Occorre, allora, saper cogliere il valore linguistico del vuoto, che con il suo potenziale apporto informativo è sempre di natura logico-spazio-temporale e in qualche modo si rifà più a un collegamento sintattico (richiamo di concetto) che non a uno strettamente grammaticale (causa-effetto).
Questa è un’operazione importante del processo intuitivo per evitare di vagare nel buio della frammentarietà, dove ogni tassello si ridurrebbe a un qualcosa di banale, di scisso, di oscuro e di avulso dal contesto complessivo e rivelarsi privo di importanza per il cosiddetto “salto quantico” nell’apprendimento del tutto destinato a essere irrimediabilmente perduto. Così agiscono appunto il “nesso finale” di Kant e il “niente si spiega con se stesso” di K. Gödel (1906-1978).

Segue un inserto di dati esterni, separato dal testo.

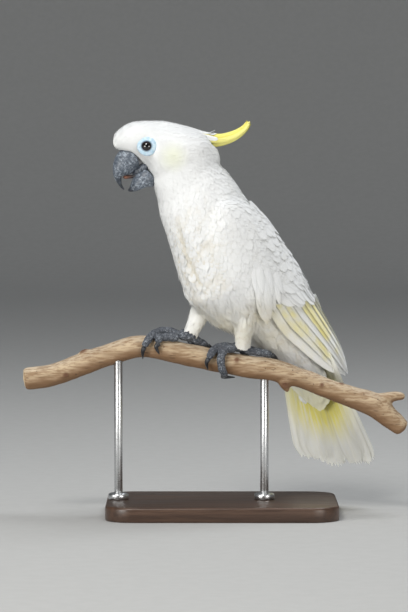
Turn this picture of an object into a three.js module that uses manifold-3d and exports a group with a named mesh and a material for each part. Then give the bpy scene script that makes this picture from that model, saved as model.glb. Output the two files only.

Percepito allora con sufficiente certezza che “anche” il vuoto “parla” con un suo particolare codice da intuire nei suoi nessi logici, le possibilità offerte alla conoscenza dalla decodificazione di tale Linguaggio sono tante e riferibili a molte categorie di fenomeni: da quelli cosiddetti anomali ai numerosi accadimenti la cui “conoscenza” sarà nota solo al culmine del loro verificarsi.
Collegando le parti di questo tutto ancora ignoto si può pervenire anche a vere svolte di vita o a un qualcosa d’Altro che potrebbe andare al di là del comune modo di muoversi nella scienza. Sono quei “Gradini che non finiscono mai” dei quali parla il Premio Nobel Giorgio Parisi nella sua Autobiografia (novembre 2022).
Lo spettro della conoscenza dovrebbe, dunque, svilupparsi liberamente a 360 gradi con uno sguardo prospettico che superi i limiti angusti della sensazione in modo da poter sistemare il reale e ampliare così gli orizzonti del sapere. La stessa ricerca scientifica con le relative scoperte non procede forse seguendo proprio simili regole?
Questi apparenti vuoti, dunque, parlano continuamente e avrebbero bisogno solo di essere finalmente ascoltati, verificati e meditati!